4.29.2010

if i lost it all, would my hands stay lifted?

I've never suffered any serious tragedy, and I doubt I will ever lose everything, but since coming to college I've learned at least a little bit of loss. My discipler left and barely writes anymore, my dog died, and now I might lose my scholarship-- one of the few reasons I came here in the first place. In spite of all this though, I feel this indescribable sense of peace. One of the most important lessons I've learned this year is that nothing I have belongs to me. They tell you that all the time in church and at fellowship. But some facts you can only ascertain posteriori. My talents, my achievements, my money-- none of that is mine.

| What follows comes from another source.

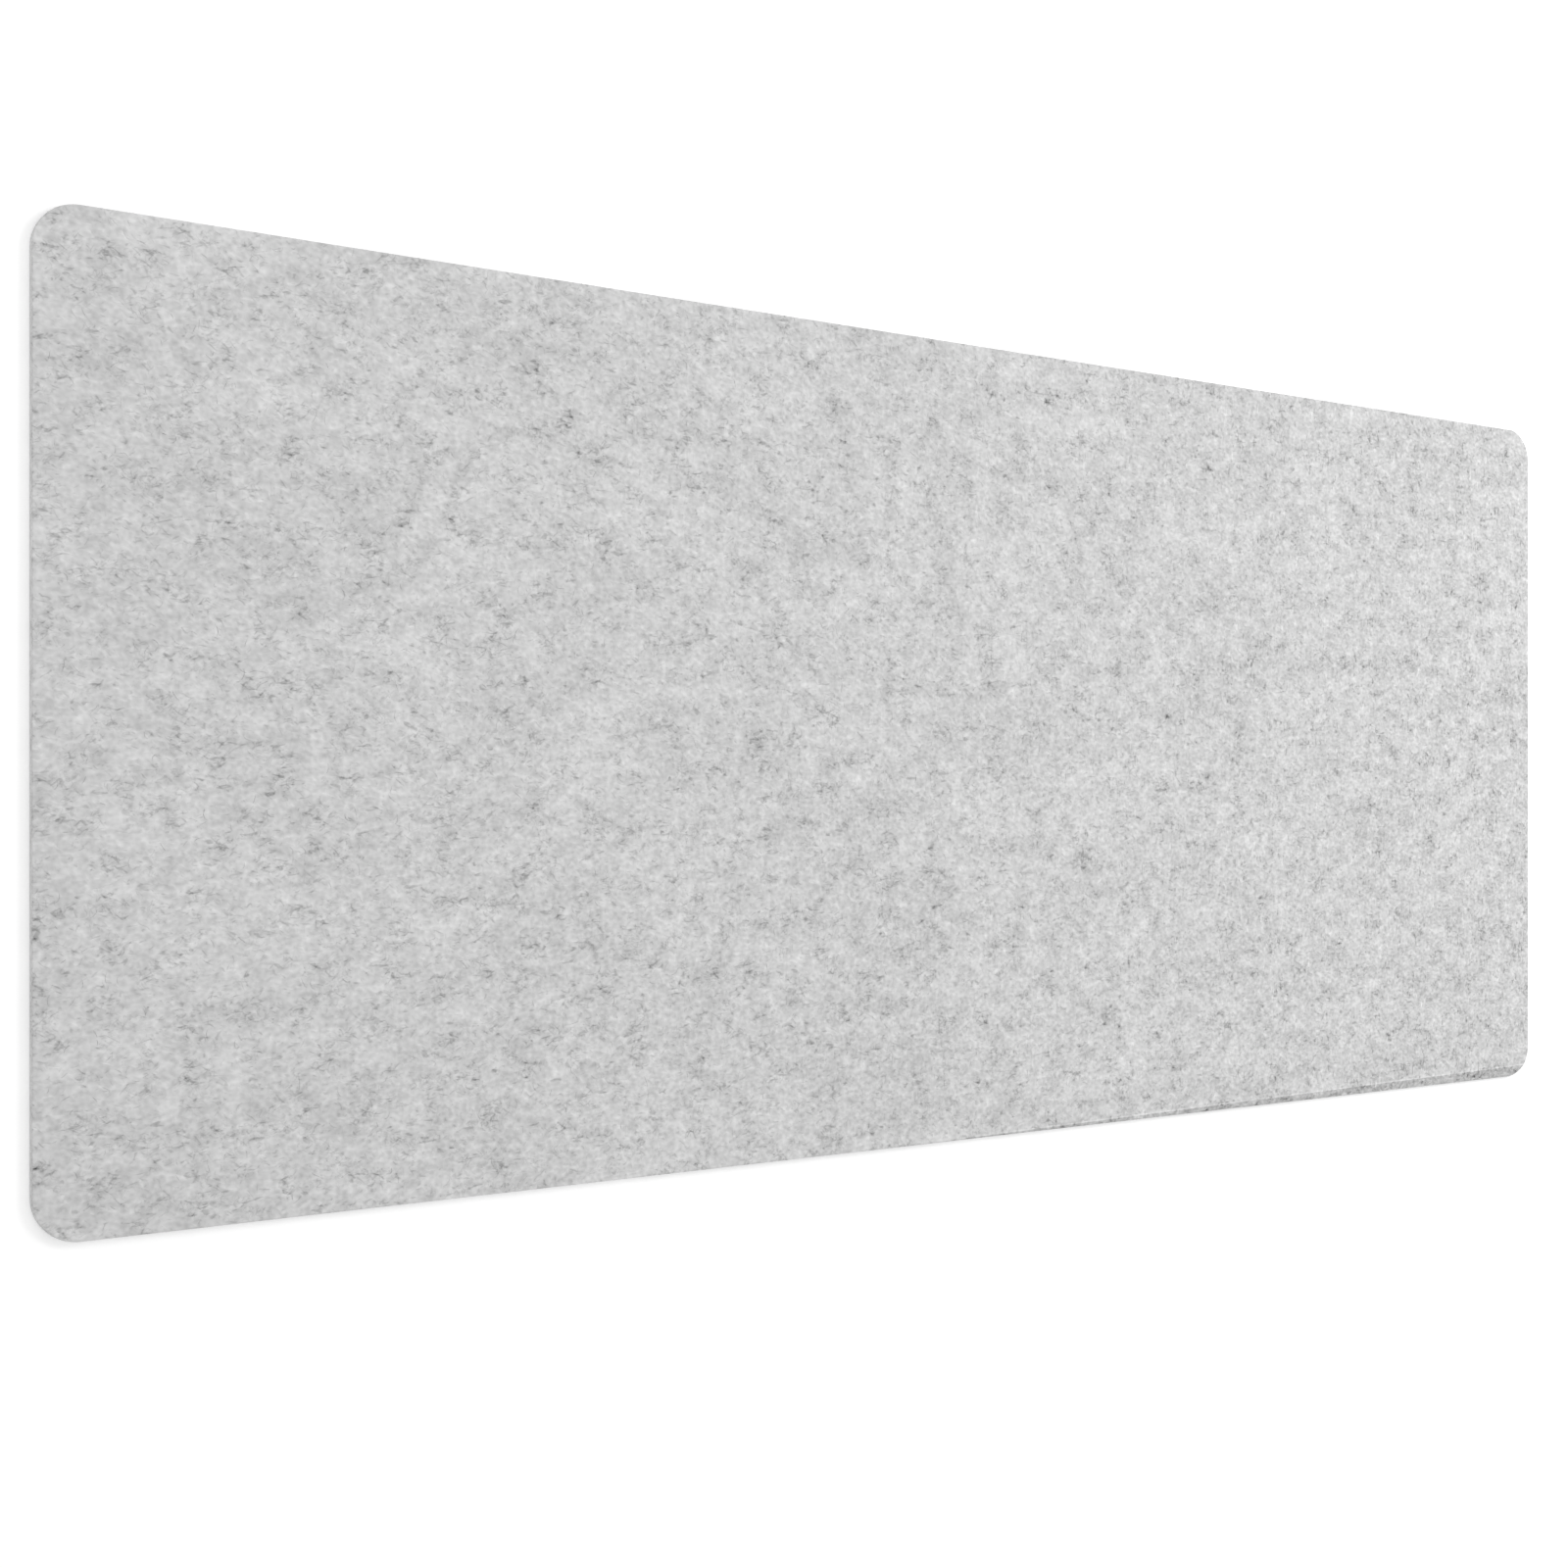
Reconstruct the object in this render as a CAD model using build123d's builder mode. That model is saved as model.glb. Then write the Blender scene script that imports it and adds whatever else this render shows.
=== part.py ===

Besides, none of that will last anyway. In the end, there will only be God, and that will be more than enough. And I've realized that if heaven really is such a treasure, then I shouldn't much care for what happens to the things of this world. That doesn't mean I'm just apathetic about losing a friend or that I can start slacking off in school. But it does mean I don't worry about it anymore. After all, worrying is ineffective anyway, except for maybe shortening your life... which isn't so bad in light of eternity.
If you washed away my vanity, if you took away my words. If all my world was swept away, would you be enough for me? Would my beating heart still sing?
If I lost it all, would my hands stay lifted to the God who gives and takes away? If you take it all, this life you've given, still my heart will sing to you.
If my life is not what I expected, and plans I've made have failed. When there's nothing left to steal me away, will you be enough for me? Will my broken still sing?
If I lost it all, would my hands stay lifted to the God who gives and takes away? If you take it all, this life you've given, still my heart, will sing to you.
Even if you take it all away, you never let me go. Take it all away. But I still know, that I'm yours. I'm still yours. - Kutless I'm still Yours


I know that there are people out there losing or at risk of losing so much more than I ever have, but believe me when I say that as long as you are a child of God, there is no loss worth despairing over. God is so, so good.